3180 Omer ibnu’l-Hattâb (radıyallahü anh) -Tâif dönüşünde Cı’râne’de:
— Yâ Rasûlallah! Şu muhakkak ki üzerimde Câhiliyet devrinde -el-Mescidu’l Harâm’da- bir gün i’tikâf etme adağı vardır (ne buyurursunuz)? dedi.
Rasülullah (sallallahü aleyhi ve sellem) ona adağını îfâ edip yerine getirmesini emretti. Nâfi’ şöyle demiştir: Omer (radıyallahü anh), Huneyn harbi esirlerinden iki cariyeye nail oldu ve bunları Mekke’deki evlerden birisinin içine koydu. Yine ikinci râvî Nâfi’ dedi ki: Müteakiben Rasûlüllah, Huneyn (harbi) esirlerine hürriyet verdi.

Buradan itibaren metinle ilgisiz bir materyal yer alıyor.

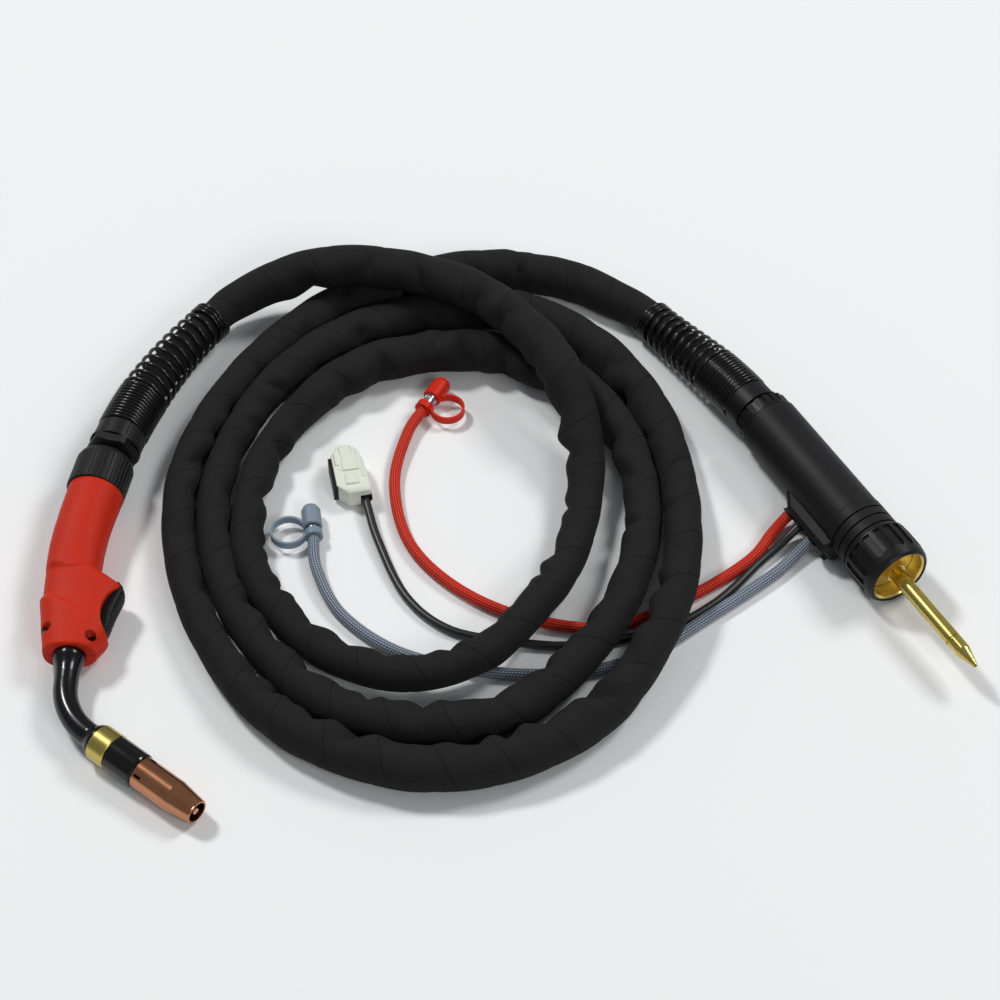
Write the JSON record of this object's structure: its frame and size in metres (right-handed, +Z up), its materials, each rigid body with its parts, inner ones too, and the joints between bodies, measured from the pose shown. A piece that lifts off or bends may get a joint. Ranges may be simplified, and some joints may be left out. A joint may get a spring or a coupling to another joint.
{
  "type": "mig welding torch",
  "caption": "Gas-cooled MIG welding torch with trigger handle, bent neck and copper nozzle, coiled sleeved hose pack, central connector, two capped gas hoses and a control cable with plug",
  "frame": {"origin": "middle of the object's footprint on the floor, with the cords left out", "axes": "+X along the object's longest extent, from the torch to the connector, +Y away from the viewer, +Z up"},
  "size_m": [0.6204, 0.514, 0.061],
  "materials": {
    "red_shell": "satin",
    "black_plastic": "matt",
    "black_rubber": "matt",
    "black_gloss": "glossy",
    "spring_black": "satin black",
    "sleeve": "woven",
    "steel": "bright",
    "brass": "machined",
    "copper": "drawn copper",
    "red_hose": "braided",
    "grey_hose": "braided",
    "ivory": "satin"
  },
  "bodies": {
    "base": {"swivel_ball": "black_plastic", "torch_collar": "black_plastic", "torch_spring": "spring_black", "hose_pack": "sleeve", "connector_spring": "spring_black", "connector_collar": "black_plastic", "connector_ball": "black_plastic", "lock_nut": "black_plastic", "connector_body": "black_plastic", "outlet_grommets": "black_rubber", "blank_plug": "black_rubber", "body_screw": "steel", "face_plate": "brass", "inlet_pipe": "brass", "pipe_tip": "brass", "red_hose": "red_hose", "red_fitting": "steel", "red_cap": "red_hose", "grey_hose": "grey_hose", "grey_fitting": "steel", "grey_cap": "grey_hose", "control_cable": "black_rubber", "plug_housing": "ivory", "plug_face": "black_plastic", "plug_gland": "black_rubber", "plug_latch": "ivory"},
    "torch": {"handle_upper": "red_shell", "handle_lower": "red_shell", "handle_screws": "steel", "trigger_pin": "steel", "switch_body": "black_plastic", "neck_boot": "black_rubber", "neck_tube": "black_rubber", "neck_core": "brass", "neck_collar": "black_rubber", "brass_ring": "brass", "insulator_sleeve": "black_gloss", "gas_diffuser": "brass", "contact_tip": "copper"},
    "trigger": {"trigger": "black_plastic"},
    "button": {"switch_button": "red_shell"},
    "ring_nut": {"rear_nut": "black_plastic"},
    "nozzle": {"gas_nozzle": "copper"},
    "hand_nut": {"hand_nut": "black_gloss", "nut_insert": "brass"}
  },
  "joints": [
    {"name": "swivel", "type": "hinge", "parent": "base", "child": "torch", "pos_m": [-0.27809, 0.06152, 0.02117], "axis": [0, 0, 1], "range_deg": [-7, 7]},
    {"name": "trigger_hinge", "type": "hinge", "parent": "torch", "child": "trigger", "pos_m": [-0.2715, -0.08101, 0.01619], "axis": [0, -0.0349, 0.9994], "range_deg": [0, 6], "stiffness_Nm_per_rad": 0.6, "springref_deg": -20.05},
    {"name": "button_slide", "type": "slide", "parent": "torch", "child": "button", "axis": [-1, 0, 0], "range_m": [0, 0.003]},
    {"name": "ring_nut_turn", "type": "hinge", "parent": "torch", "child": "ring_nut", "pos_m": [-0.2821, 0.04092, 0.02045], "axis": [0.1908, 0.981, 0.0343], "continuous": true},
    {"name": "nozzle_slide", "type": "slide", "parent": "torch", "child": "nozzle", "axis": [0.7771, -0.6289, -0.022], "range_m": [0, 0.03]},
    {"name": "hand_nut_turn", "type": "hinge", "parent": "base", "child": "hand_nut", "pos_m": [0.25971, -0.0256, 0.0245], "axis": [0.4863, -0.8738, 0], "continuous": true}
  ],
  "couplings": [
    {"joint": "button_slide", "follows": "trigger_hinge", "m_per_rad": 0.0275}
  ]
}
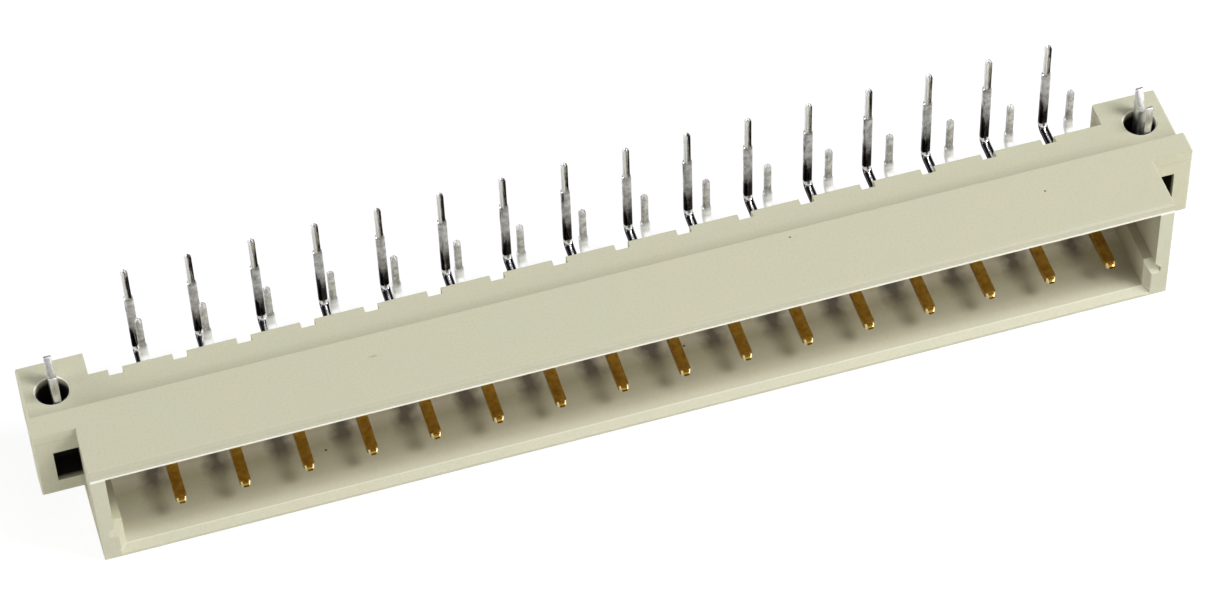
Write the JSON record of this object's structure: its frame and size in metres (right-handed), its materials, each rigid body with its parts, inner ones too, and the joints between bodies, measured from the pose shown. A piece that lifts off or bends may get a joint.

Bu sebeble esirler sokaklarda koşmaya başladılar. Bunun üzerine Omer, oğluna:
— Yâ Abdallah! Bak, gör, bu ne hâldir? Dedi
(O da sokaklarda ileri geri koşan câriye kalabalığının sebebini |sorup öğrenerek geldi ve:)
— Rasûlüllah bütün cariyelere hürriyet vermiştir, dedi. Omer de oğluna;
— Haydi sen de git ve o iki cariyeyi salıver! Dedi.
Yine Nâfi’: Rasûlüllah (sallallahü aleyhi ve sellem) Ci’râne’den umre yapmamıştır; eğer oradan umre yapmış olaydı bu husus Abdullah ibn Omer’e gizli kalmazdı, demiştir.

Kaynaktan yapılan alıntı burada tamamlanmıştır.